Opportunistic investments drag CalPERS’ RE return 10% below benchmark

The largest US pension fund revealed yesterday that its opportunistic investments were largely at fault for its real estate portfolio underperforming its blended benchmark by 10 percent. CalPERS nonetheless produced its first positive annual return since 2007.

The California Public Employees’ Retirement System, the largest US pension fund, was this week celebrating its first positive annual return in four years, but said its performance was still hampered by its opportunistic investments.
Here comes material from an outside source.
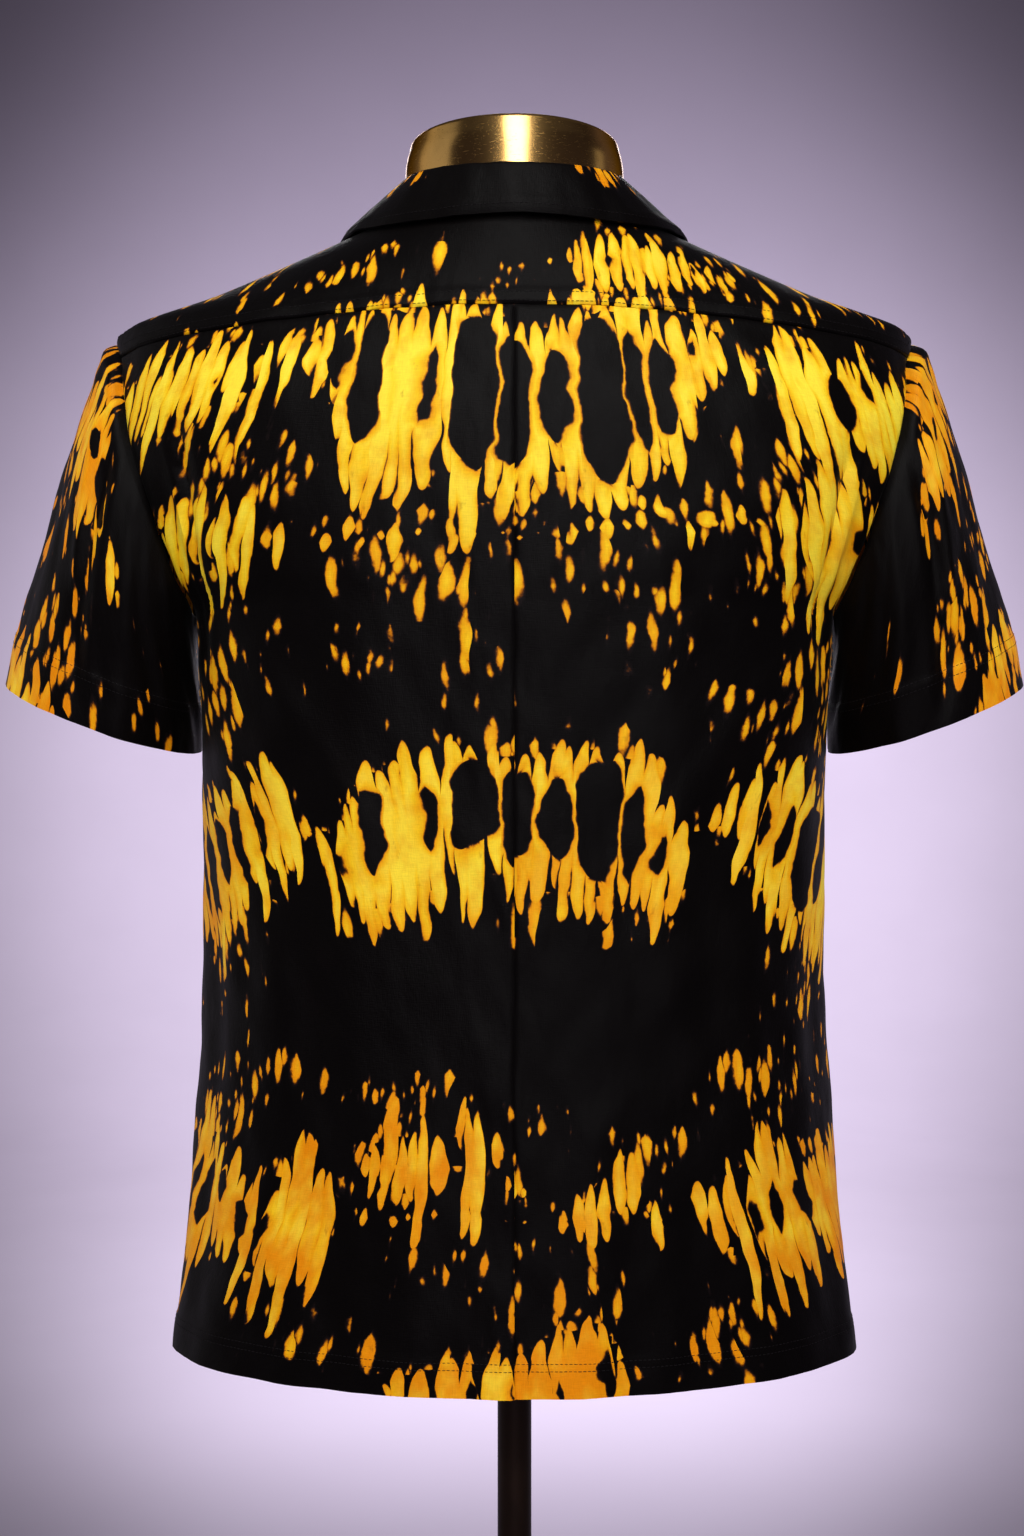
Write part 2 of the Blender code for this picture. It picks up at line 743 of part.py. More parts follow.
def build_buttons():
    """Dished buttons on the lapped front, square to the cloth."""
    rim = 0.0004
    profile = (
        (0.0, 0.0),
        (BUTTON_RADIUS - rim, 0.0),
        (BUTTON_RADIUS, rim),
        (BUTTON_RADIUS, BUTTON_THICKNESS - rim),
        (BUTTON_RADIUS - rim, BUTTON_THICKNESS),
        (BUTTON_DISH_RADIUS, BUTTON_THICKNESS),
        (BUTTON_DISH_RADIUS - BUTTON_DISH_DEPTH, BUTTON_THICKNESS - BUTTON_DISH_DEPTH),
        (0.0, BUTTON_THICKNESS - BUTTON_DISH_DEPTH),
    )
    for i, (height, gap) in enumerate(BUTTONS):
        normal = torso_normal(180.0, height)
        centre = torso(180.0, height) + normal * gap
        place = normal.to_track_quat("Z", "Y").to_matrix().to_4x4()
        place.translation = centre
        turned(f"button_{i + 1}", profile, BUTTON_SEGMENTS, place)


def build_form():
    """The limbless torso and neck that carry the shirt, smooth and closed."""

    def make(bm):
        rings = []
        for row in FORM_SECTIONS:
            angles = [360.0 * k / FORM_COLUMNS for k in range(FORM_COLUMNS)]
            rings.append([bm.verts.new(section_point(read_form, angle, row[0])) for angle in angles])
        for below, above in zip(rings, rings[1:]):
            for k in range(FORM_COLUMNS):
                n = (k + 1) % FORM_COLUMNS
                bm.faces.new((below[k], below[n], above[n], above[k]))
        bm.faces.new(rings[0])
        bm.faces.new(rings[-1])

    add_object("form_torso", make)


def build_stand():
    """Neck cap, pole with its flange, and the round base plate with its hub."""
    turned("neck_cap", NECK_CAP_PROFILE, NECK_CAP_SEGMENTS)
    top = FORM_UNDERSIDE - METAL_GAP
    foot = BASE_THICKNESS + METAL_GAP
    turned(
        "pole",
        (
            (0.0, foot),
            (POLE_RADIUS, foot),
            (POLE_RADIUS, top - FLANGE_THICKNESS),
            (FLANGE_RADIUS, top - FLANGE_THICKNESS),
            (FLANGE_RADIUS, top),
            (0.0, top),
        ),
        POLE_SEGMENTS,
    )
    edge = 0.003
    bore = POLE_RADIUS + METAL_GAP
    turned(
        "base",
        (
            (0.0, 0.0),
            (BASE_RADIUS - 0.001, 0.0),
            (BASE_RADIUS, 0.001),
            (BASE_RADIUS, BASE_THICKNESS - edge),
            (BASE_RADIUS - edge, BASE_THICKNESS),
            (HUB_RADIUS, BASE_THICKNESS),
            (HUB_RADIUS - 0.002, HUB_HEIGHT),
            (bore, HUB_HEIGHT),
            (bore, BASE_THICKNESS),
            (0.0, BASE_THICKNESS),
        ),
        STAND_SEGMENTS,
    )


def main():
    clear_scene()
    build_backs()
    build_yoke()
    build_fronts()
    build_sleeves()
    build_collar()
    build_lapels()
    build_buttons()
    build_form()
    build_stand()


main()
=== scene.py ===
"""Finished look of a short sleeved batik shirt on a limbless dress form with neck cap, pole and base.

Metres, +Z up, the front of the shirt towards -Y, the wearer's left towards +X, the floor at z = 0.
A place on the shirt's body is an angle round the pole, from the centre back (0) past the side (90) to the
centre front (180), and a height. A place on its cloth is u, along the weft from the centre, and v, up from
the hem.
"""

import math

import bmesh
import bpy
import numpy as np
from bpy.props import FloatProperty, FloatVectorProperty, PointerProperty
from mathutils import Matrix, Vector


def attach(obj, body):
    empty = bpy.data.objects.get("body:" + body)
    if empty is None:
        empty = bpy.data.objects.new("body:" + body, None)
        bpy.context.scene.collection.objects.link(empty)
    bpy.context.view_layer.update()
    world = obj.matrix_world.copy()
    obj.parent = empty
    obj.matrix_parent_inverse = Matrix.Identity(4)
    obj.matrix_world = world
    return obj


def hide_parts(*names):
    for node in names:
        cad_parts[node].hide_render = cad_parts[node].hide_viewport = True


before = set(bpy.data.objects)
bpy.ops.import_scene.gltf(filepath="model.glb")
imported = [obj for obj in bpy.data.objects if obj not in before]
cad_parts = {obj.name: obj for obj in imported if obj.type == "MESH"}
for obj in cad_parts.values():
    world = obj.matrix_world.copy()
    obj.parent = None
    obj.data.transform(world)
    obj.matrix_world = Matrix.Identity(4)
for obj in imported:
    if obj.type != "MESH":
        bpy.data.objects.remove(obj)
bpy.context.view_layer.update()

bl_info = {
    "name": "Batik shirt on a dress form",
    "version": (1, 0, 0),
    "blender": (4, 5, 0),
    "location": "View3D > Sidebar > Shirt",
    "description": "Makes the cloth, stitching, buttons, form and stand of a batik shirt, and a plain studio",
    "category": "Object",
}

# Cloth and seams
SEAM_GAP = 0.0004
LAY_GAP = 0.0006
SEAM_ROLL = 0.0009
SEAM_ROLL_WIDTH = 0.0035
HEM_FOLD = 0.022
HEM_THICKENING = 0.0007
SLEEVE_HEM_FOLD = 0.035

# Topstitching: how far its rows lie from the edge, and how it draws the cloth in
HEM_ROWS = (HEM_FOLD - 0.0015, HEM_FOLD - 0.0058)
CUFF_ROWS = (SLEEVE_HEM_FOLD - 0.0010, SLEEVE_HEM_FOLD - 0.0065)
YOKE_ROWS = (0.0020, 0.0080)
COLLAR_ROW = 0.0055
FRONT_ROW = 0.0060
FACING_ROW = 0.0300
ROW_SINK = 0.0003
ROW_SINK_WIDTH = 0.0014

# The yoke laps over the backs in a low ridge, and rolls in at the neck
YOKE_RIDGE = 0.0007
YOKE_RIDGE_WIDTH = 0.012
YOKE_NECK_ROLL = 0.0006
YOKE_NECK_ROLL_WIDTH = 0.006
YOKE_FOLD_REACH = 0.05

# How far along its length a fold fades in and out, and the hem's small waves
FOLD_FADE = 0.22
HEM_WAVE = 0.0008
HEM_WAVE_NUMBER = 95
HEM_WAVE_REACH = 0.10

# Faint unevenness: seed, wavelength and amplitude of each set of ripples
BODY_RIPPLES = ((5, 0.055, 0.0005), (6, 0.020, 0.00016))
SLEEVE_RIPPLES = ((11, 0.050, 0.0006), (12, 0.018, 0.00016))
COLLAR_RIPPLES = (21, 0.040, 0.0005)

# The body's folds fade towards the shoulders that carry the cloth
FADE_HEIGHT = 1.43
FADE_RUN = 0.05
FADE_SHARE = 0.85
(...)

Releasing preliminary results for the 12 months ending June 30, the pension fund said its total assets of $237.5 billion, had produced a total return across assets classes of 10.2 percent. While that was a ‘pleasing result’, of its real estate investments, opportunistic investments were largely to blame for the pension fund missing its blended benchmark expectation for the year of 20 percent.

Ted Eliopoulos, senior investment officer for real assets, real estate and infrastructure forestry, said on a teleconference yesterday: “Our opportunistic portfolio turned in a slightly negative 1.6 percent for the year and largely made up the underperformance of real estate for the year.”

In the results, CalPERS did not disclose the value of its real estate portfolio as at June 30, although according to its official website, its real estate assets were valued at $17.8 billion, equal to 7.4 percent of total assets, as at April 30.

Eliopoulos described CalPERS’ real estate as a ‘tale of two parts’, pointing also to the positive performance of the pension fund’s core real estate, both public and private. He said CalPERS’ core portfolio, which represents approximately 50 percent of its total real estate assets, outperformed its benchmark of 16 percent, recording a 29 percent return.  But he said: “The other half of the portfolio is the other half of the tale.”

When asked to drill down further as to what parts of the opportunistic portfolio underperformed, he replied: “Part of the portfolio is largely development, housing and land development and repositioning of properties. One part acts as a drag on the portfolio with a negative 35 percent [return] on the year.” He added that housing development land accounted for 5 percent of CalPERS’ total real estate portfolio. The US has faced housing land oversupply since the credit crunch, to which Eliopoulos said: “We’re hoping for a housing recovery in the future but [we’re] not selling properties in the housing portfolio at fire sale prices.”

Elsewhere in the preliminary results, CalPERS said it its private equity return for the year was 25.3 percent, part of an overall return of 20.7 percent, beating its policy benchmark by 55 basis points. It said the performance of its private equity portfolio was its best for 14 years. Real Desrochers, its senior investment officer for private equity apportioned the reason in part to rebounding valuations in the large buyout part of its portfolio.

CalPERS’ posted its results as California State Teachers’ Retirement System also revealed its returns. CalSTRS posted a total return of 23.1 percent for the year. Responding to questioning about relative performance with CalSTRS, CalPERS chief investment officer Joseph Dear said: “Our hats off to CalSTRS. Our concern is our own benchmark.”